さだは、当時のことを鮮明に憶えているという。
「音楽祭に向けて、下見も兼ねて生まれて初めて訪れる軽井沢に数日間だけ滞在していたんです。曲のテーマを思案しながら散策していると…たまたま教会で行なわれていた結婚式を見かけたんです。新婦に手を貸してバージンロードを歩く親父のくしゃくしゃになった涙顔を見てるときに“あ、これだな!”と思ったんです。」
打ち合せの段階から、山本直純はさだに長い曲を作って欲しいと注文を出していたという。
「25分くらいある歌を作れ。」
さだは戸惑った。
「長けりゃいいってもんじゃありません(笑)長い曲を作るにはかなりの実力も必要です。僕の限界が12分半でした(笑)」
そして、ようやく出来上がった曲をいよいよ初演するという段階になって…さだは予想もしていなかった事態に直面することとなる。
ちょっとした“大人の事情”の責任をとるような形で山本が、直前になって音楽祭の出演を取りやめることとなる。
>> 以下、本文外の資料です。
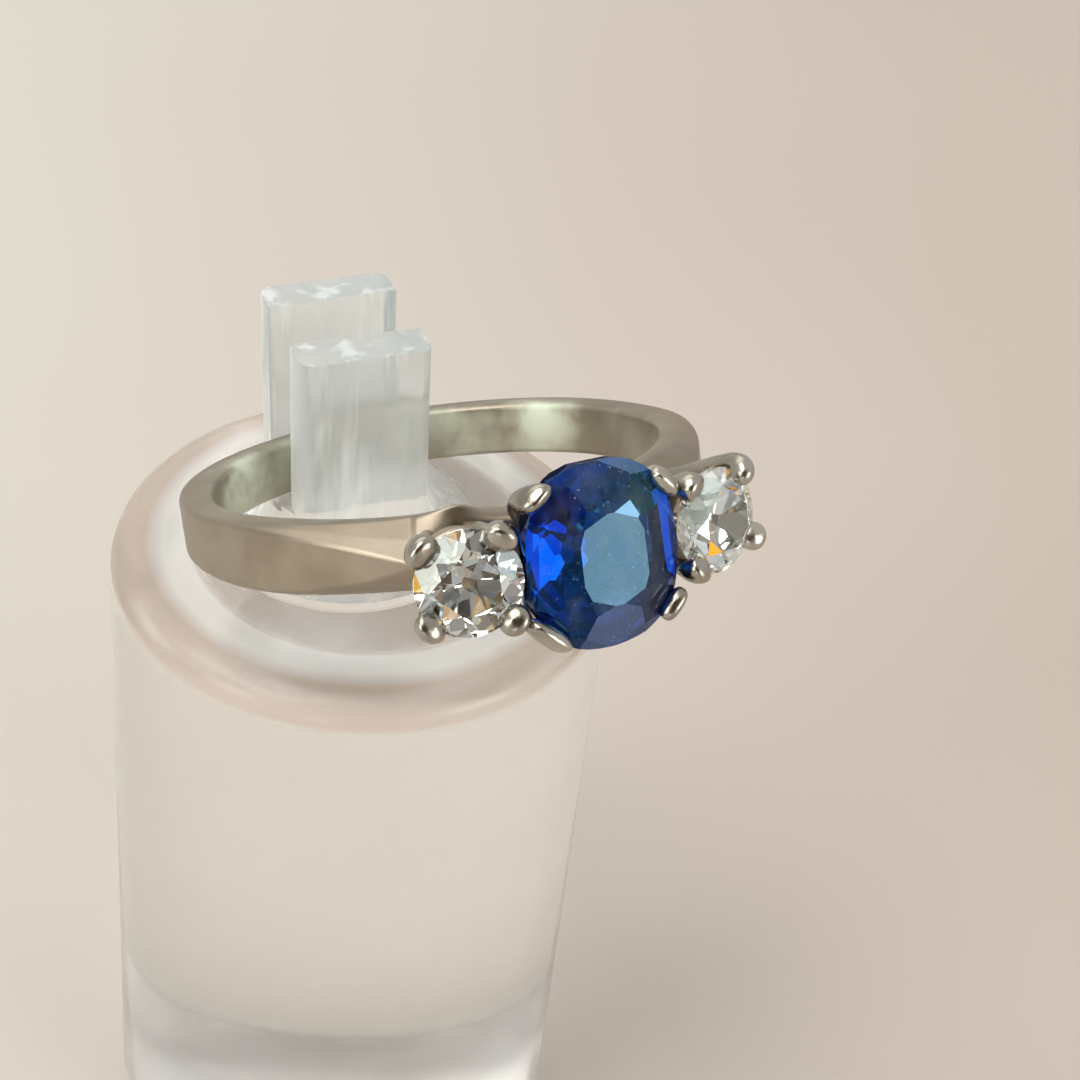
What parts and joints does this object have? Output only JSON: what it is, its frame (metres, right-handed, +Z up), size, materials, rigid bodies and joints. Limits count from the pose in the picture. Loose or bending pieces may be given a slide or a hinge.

「俺が行くとみんなに迷惑をかけるから今年は謹慎しておくよ。」
さだは、すぐさま山本に連絡をしてこう伝えたという。
「先生、それは約束が違う!僕は先生が全国の親父を泣かしたいって言ったから色々とテーマを考えてあの歌を作ったんで…だったら僕も行かない!」
山本は興奮気味のさだをなだめるようにこう答えた。
「まさし、そんなこと言っちゃいけね〜よ!お前は行け!お前は歌え!」
さだは内心納得のいかない気持ちのまま軽井沢に向かった。
いよいよ明日初演という日の晩に、さだが宿泊先のコテージで一人読書をしていたときのことだった。
「夜の9時半頃…誰かが扉をトントンと叩く音がして、開けてみると、岩城宏之先生が玄関口で一人で立ってらしたんです。」
「こんばんは〜岩木です!」
「岩城先生、どうされたんですか?」
「ちょっといいかな?」
「どうぞどうぞ、中に入って下さい!先生ビール召し上がりますか?」
二人はビールを注いだグラスを傾けながら話を始めた。
「色々な事情で…明日は山本直純が来られません。代わりに私が来ました!あなたには不本意かもしれませんが…」
「いやいや、僕はそんなつもりはないですよ!」
「さださん、あなたがギター1本で歌っているあのテープを聴きましたよ。私は好きです!いい歌だと思います。直純と二人で聴きました。そしたら直純がね、これからアレンジをするって言うんです。私はね、さださん、直純に言ったんです。“いいか直純、なんにも手を加えるな!触れば触るほどこの曲はダメになる”ってね。ところが彼には彼の責任があったんだね…。今日スコアを見ました。ゴチャゴチャと彼が書いてきました。でもね、さださん…私は今夜あなたにこれを伝えにきたんです。」
さだは、本番前夜にわざわざ岩城が自分に“伝えにきた”その言葉に耳を澄ました。
「このスコア…山本直純がゴチャゴチャと書き込みましたが…。」
「はい、僕も確認しております。」
「いいですか、さださん、このアレンジは山本直純“一世一代”の名アレンジですよ!!!私は感激しました!!!私はそれを言いたくて今夜あなたを尋ねました。さださん、明日!頑張りましょう!」
二人の音楽家の友情。
そして楽曲やアレンジに対する純粋なリスペクト。
その言葉を聞いたさだは胸がいっぱいになり…翌日のステージでは、込み上げてくる涙をこらえるのに必死だったという。